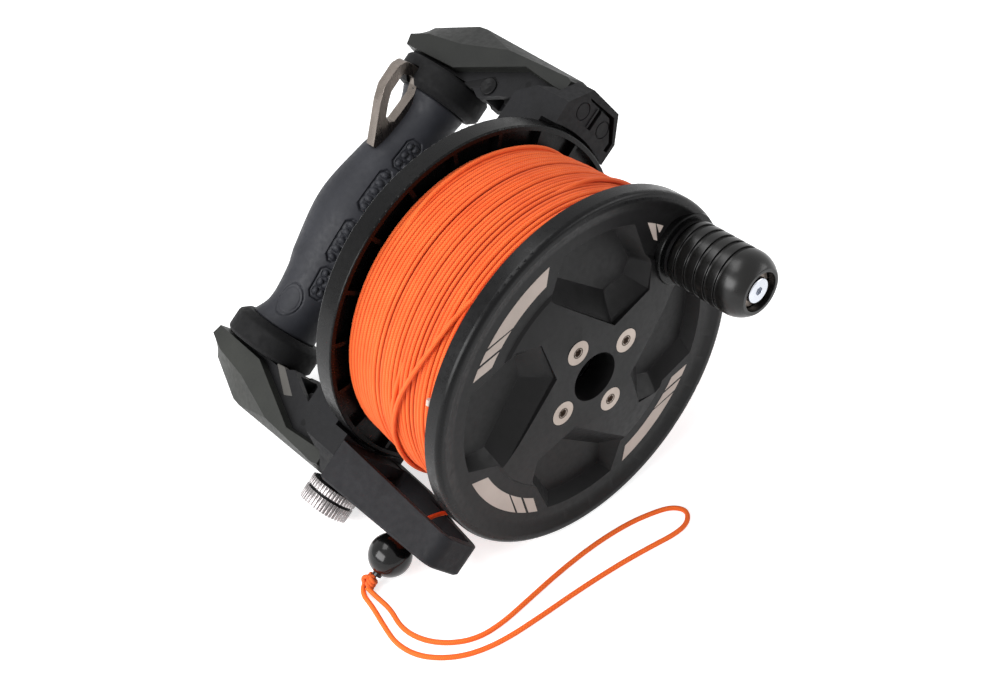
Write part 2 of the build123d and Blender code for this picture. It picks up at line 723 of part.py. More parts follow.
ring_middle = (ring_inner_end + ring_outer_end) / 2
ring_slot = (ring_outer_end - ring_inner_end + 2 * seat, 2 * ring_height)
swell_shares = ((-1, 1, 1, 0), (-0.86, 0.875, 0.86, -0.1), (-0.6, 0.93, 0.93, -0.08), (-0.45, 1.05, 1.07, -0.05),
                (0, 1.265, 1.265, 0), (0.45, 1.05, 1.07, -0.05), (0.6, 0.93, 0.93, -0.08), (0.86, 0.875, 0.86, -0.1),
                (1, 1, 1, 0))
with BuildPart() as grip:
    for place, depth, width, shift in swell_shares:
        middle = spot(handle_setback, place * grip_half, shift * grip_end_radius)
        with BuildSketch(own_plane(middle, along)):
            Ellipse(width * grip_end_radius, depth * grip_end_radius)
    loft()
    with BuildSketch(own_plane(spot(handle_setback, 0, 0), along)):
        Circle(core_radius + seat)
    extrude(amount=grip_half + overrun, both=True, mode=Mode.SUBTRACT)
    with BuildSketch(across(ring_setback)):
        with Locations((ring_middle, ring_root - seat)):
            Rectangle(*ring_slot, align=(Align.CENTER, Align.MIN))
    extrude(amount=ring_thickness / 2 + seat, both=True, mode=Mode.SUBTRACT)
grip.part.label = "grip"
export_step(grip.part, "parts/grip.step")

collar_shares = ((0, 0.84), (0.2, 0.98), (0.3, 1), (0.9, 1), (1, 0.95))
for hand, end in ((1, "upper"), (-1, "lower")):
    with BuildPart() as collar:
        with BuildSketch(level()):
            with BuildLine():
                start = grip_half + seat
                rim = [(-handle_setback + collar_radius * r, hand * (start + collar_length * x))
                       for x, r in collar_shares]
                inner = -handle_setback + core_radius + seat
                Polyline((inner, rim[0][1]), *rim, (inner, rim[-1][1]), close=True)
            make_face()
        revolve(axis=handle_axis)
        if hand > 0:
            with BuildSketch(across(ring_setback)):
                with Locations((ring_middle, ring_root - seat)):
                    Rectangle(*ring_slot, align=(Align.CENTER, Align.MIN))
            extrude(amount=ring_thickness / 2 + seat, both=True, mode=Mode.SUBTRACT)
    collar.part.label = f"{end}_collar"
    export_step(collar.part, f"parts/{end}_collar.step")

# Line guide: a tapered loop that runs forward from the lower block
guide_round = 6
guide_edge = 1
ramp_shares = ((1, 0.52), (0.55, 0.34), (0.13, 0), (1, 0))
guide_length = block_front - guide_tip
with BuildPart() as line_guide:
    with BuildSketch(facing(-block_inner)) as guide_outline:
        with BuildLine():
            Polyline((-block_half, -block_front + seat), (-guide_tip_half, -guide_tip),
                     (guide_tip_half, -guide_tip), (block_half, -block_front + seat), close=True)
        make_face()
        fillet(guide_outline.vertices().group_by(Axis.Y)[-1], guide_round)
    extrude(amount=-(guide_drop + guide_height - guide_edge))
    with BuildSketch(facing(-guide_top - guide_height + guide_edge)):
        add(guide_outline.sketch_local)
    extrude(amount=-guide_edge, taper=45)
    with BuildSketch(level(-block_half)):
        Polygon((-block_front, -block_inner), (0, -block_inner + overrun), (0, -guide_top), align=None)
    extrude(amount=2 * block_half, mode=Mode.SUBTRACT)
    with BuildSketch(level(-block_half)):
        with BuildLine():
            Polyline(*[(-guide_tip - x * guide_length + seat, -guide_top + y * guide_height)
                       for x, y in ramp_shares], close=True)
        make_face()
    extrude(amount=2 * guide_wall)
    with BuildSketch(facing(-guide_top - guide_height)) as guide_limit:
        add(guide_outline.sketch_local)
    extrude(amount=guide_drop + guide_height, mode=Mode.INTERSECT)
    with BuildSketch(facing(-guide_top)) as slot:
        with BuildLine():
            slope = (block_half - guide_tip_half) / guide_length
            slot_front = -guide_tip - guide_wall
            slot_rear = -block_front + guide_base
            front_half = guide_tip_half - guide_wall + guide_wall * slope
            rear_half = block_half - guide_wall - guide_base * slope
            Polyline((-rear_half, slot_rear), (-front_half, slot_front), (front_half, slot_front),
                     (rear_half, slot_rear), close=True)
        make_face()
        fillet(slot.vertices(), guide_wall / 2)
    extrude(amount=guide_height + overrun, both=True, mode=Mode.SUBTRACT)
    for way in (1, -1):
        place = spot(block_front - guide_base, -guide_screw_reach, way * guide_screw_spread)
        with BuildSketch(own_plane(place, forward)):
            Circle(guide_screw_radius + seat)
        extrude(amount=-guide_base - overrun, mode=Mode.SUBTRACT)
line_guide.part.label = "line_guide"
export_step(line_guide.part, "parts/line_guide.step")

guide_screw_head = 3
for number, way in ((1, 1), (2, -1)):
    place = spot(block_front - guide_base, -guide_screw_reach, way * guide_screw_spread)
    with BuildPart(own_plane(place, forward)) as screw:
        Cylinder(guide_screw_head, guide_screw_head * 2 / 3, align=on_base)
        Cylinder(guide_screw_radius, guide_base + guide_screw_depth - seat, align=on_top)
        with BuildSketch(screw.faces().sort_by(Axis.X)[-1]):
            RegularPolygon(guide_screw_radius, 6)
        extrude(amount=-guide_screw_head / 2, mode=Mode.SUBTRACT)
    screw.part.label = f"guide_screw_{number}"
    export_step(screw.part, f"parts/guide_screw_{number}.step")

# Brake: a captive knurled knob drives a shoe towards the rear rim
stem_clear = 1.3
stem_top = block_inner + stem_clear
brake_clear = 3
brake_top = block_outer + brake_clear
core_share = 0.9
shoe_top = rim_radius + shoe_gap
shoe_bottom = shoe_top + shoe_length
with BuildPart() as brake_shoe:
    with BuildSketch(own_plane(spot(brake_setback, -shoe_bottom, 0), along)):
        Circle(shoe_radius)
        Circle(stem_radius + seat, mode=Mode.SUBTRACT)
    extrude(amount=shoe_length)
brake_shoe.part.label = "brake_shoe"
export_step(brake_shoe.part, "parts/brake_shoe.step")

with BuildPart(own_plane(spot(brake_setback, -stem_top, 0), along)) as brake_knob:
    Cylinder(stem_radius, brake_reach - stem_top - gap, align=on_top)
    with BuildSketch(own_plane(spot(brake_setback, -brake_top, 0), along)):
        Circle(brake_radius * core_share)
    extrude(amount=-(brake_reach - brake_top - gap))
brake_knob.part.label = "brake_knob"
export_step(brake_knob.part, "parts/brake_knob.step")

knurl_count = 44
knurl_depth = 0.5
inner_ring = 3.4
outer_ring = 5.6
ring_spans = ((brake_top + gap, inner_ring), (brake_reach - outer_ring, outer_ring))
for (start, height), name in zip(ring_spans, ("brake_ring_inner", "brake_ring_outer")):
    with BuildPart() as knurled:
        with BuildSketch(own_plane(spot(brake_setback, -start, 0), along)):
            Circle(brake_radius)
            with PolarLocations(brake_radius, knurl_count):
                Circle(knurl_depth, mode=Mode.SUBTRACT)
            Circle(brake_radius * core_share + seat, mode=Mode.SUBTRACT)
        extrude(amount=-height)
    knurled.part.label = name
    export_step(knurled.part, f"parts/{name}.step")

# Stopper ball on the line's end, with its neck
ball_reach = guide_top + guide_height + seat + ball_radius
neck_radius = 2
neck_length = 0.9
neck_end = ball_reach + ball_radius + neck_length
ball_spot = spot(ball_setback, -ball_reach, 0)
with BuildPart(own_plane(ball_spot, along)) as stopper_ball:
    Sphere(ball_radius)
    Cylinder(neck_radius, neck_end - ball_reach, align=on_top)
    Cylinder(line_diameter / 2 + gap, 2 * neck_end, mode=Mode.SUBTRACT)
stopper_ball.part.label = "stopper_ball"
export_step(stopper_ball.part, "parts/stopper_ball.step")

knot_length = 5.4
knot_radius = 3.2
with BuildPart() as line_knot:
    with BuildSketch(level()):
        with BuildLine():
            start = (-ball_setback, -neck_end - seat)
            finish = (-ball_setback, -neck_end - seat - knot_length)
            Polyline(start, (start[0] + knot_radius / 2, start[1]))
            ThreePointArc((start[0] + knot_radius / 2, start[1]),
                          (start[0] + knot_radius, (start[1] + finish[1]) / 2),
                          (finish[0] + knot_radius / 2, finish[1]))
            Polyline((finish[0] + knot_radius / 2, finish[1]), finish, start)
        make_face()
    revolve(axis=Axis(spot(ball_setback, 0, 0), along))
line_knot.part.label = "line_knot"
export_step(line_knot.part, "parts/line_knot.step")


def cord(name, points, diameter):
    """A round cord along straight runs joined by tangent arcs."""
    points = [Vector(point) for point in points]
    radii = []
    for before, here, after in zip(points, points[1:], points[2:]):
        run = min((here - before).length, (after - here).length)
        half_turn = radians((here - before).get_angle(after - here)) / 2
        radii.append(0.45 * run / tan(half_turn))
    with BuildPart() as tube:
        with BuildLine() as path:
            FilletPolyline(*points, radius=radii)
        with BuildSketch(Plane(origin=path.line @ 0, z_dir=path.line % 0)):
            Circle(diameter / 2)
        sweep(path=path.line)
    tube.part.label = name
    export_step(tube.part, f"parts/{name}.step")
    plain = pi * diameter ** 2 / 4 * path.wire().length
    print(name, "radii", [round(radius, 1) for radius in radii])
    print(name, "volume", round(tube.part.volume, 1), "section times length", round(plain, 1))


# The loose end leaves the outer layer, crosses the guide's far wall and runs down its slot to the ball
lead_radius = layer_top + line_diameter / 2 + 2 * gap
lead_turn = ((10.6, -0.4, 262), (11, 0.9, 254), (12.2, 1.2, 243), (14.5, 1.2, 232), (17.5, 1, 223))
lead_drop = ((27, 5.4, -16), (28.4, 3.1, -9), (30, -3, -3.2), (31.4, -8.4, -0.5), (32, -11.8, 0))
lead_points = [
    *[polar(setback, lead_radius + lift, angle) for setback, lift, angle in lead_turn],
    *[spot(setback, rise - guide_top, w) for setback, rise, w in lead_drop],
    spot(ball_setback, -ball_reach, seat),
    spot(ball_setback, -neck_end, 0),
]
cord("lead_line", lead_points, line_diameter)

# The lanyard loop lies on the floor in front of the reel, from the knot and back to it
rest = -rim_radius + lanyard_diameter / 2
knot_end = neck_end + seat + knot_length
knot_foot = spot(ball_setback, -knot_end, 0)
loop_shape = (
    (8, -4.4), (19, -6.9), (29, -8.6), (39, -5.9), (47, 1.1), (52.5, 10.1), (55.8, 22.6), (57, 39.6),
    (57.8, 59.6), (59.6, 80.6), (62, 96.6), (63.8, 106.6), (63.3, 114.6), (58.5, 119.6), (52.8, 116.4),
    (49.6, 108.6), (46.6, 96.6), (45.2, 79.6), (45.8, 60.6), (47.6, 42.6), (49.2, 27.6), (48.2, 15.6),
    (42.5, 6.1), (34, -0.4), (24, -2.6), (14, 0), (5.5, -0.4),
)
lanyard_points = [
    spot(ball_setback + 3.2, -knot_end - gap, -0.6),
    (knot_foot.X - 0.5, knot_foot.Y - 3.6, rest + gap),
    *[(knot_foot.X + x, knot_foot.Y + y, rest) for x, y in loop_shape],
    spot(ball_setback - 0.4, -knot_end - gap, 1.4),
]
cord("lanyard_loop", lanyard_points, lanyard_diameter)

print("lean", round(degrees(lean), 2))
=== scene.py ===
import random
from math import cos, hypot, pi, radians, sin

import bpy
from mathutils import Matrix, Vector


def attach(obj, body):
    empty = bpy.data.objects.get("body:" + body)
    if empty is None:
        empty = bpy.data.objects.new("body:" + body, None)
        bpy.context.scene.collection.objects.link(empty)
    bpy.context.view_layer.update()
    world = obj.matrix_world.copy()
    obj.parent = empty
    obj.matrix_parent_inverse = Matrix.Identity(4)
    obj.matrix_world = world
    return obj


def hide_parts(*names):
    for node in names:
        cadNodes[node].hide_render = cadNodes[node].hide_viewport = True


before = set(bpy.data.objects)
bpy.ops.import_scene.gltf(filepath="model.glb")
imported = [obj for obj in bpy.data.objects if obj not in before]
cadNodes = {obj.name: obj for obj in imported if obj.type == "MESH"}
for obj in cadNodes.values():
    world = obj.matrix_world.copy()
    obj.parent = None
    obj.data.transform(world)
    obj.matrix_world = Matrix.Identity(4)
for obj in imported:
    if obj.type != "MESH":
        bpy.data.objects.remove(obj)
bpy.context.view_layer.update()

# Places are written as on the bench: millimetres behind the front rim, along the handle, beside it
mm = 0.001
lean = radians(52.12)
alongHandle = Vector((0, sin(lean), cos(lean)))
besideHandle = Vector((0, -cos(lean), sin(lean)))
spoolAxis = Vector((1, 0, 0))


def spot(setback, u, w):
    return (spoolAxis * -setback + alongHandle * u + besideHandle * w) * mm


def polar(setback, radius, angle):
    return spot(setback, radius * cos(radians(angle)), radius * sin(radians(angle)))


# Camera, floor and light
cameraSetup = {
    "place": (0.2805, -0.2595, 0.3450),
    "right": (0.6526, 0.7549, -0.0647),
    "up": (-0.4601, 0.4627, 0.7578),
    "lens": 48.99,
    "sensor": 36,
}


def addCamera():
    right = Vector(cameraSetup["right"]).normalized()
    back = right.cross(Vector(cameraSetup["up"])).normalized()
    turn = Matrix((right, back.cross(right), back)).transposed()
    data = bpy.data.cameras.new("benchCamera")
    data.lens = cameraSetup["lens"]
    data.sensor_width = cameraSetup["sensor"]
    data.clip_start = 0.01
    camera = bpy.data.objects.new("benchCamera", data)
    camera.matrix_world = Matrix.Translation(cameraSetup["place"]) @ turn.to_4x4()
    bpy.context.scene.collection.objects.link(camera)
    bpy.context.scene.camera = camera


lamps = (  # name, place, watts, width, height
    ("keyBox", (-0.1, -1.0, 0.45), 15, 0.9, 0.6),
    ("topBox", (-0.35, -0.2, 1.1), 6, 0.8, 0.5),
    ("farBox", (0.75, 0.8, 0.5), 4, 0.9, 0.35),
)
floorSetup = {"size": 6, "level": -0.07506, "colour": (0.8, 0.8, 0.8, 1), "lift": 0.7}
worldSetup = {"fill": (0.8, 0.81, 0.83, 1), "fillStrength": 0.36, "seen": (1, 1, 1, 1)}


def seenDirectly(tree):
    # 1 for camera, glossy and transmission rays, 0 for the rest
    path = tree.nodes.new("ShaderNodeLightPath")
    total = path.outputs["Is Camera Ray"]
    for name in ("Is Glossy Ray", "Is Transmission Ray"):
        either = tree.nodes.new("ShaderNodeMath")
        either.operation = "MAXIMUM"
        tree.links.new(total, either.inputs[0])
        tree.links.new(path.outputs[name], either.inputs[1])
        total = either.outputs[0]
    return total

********

# Directions for this task
The lines from the one containing "knot_end = neck_end + seat + knot_length" to the one containing "return (spoolAxis *", both included, are to be extracted exactly; give no other line.

# Result of this exercise
knot_end = neck_end + seat + knot_length
knot_foot = spot(ball_setback, -knot_end, 0)
loop_shape = (
    (8, -4.4), (19, -6.9), (29, -8.6), (39, -5.9), (47, 1.1), (52.5, 10.1), (55.8, 22.6), (57, 39.6),
    (57.8, 59.6), (59.6, 80.6), (62, 96.6), (63.8, 106.6), (63.3, 114.6), (58.5, 119.6), (52.8, 116.4),
    (49.6, 108.6), (46.6, 96.6), (45.2, 79.6), (45.8, 60.6), (47.6, 42.6), (49.2, 27.6), (48.2, 15.6),
    (42.5, 6.1), (34, -0.4), (24, -2.6), (14, 0), (5.5, -0.4),
)
lanyard_points = [
    spot(ball_setback + 3.2, -knot_end - gap, -0.6),
    (knot_foot.X - 0.5, knot_foot.Y - 3.6, rest + gap),
    *[(knot_foot.X + x, knot_foot.Y + y, rest) for x, y in loop_shape],
    spot(ball_setback - 0.4, -knot_end - gap, 1.4),
]
cord("lanyard_loop", lanyard_points, lanyard_diameter)

print("lean", round(degrees(lean), 2))
=== scene.py ===
import random
from math import cos, hypot, pi, radians, sin

import bpy
from mathutils import Matrix, Vector


def attach(obj, body):
    empty = bpy.data.objects.get("body:" + body)
    if empty is None:
        empty = bpy.data.objects.new("body:" + body, None)
        bpy.context.scene.collection.objects.link(empty)
    bpy.context.view_layer.update()
    world = obj.matrix_world.copy()
    obj.parent = empty
    obj.matrix_parent_inverse = Matrix.Identity(4)
    obj.matrix_world = world
    return obj


def hide_parts(*names):
    for node in names:
        cadNodes[node].hide_render = cadNodes[node].hide_viewport = True


before = set(bpy.data.objects)
bpy.ops.import_scene.gltf(filepath="model.glb")
imported = [obj for obj in bpy.data.objects if obj not in before]
cadNodes = {obj.name: obj for obj in imported if obj.type == "MESH"}
for obj in cadNodes.values():
    world = obj.matrix_world.copy()
    obj.parent = None
    obj.data.transform(world)
    obj.matrix_world = Matrix.Identity(4)
for obj in imported:
    if obj.type != "MESH":
        bpy.data.objects.remove(obj)
bpy.context.view_layer.update()

# Places are written as on the bench: millimetres behind the front rim, along the handle, beside it
mm = 0.001
lean = radians(52.12)
alongHandle = Vector((0, sin(lean), cos(lean)))
besideHandle = Vector((0, -cos(lean), sin(lean)))
spoolAxis = Vector((1, 0, 0))


def spot(setback, u, w):
    return (spoolAxis * -setback + alongHandle * u + besideHandle * w) * mm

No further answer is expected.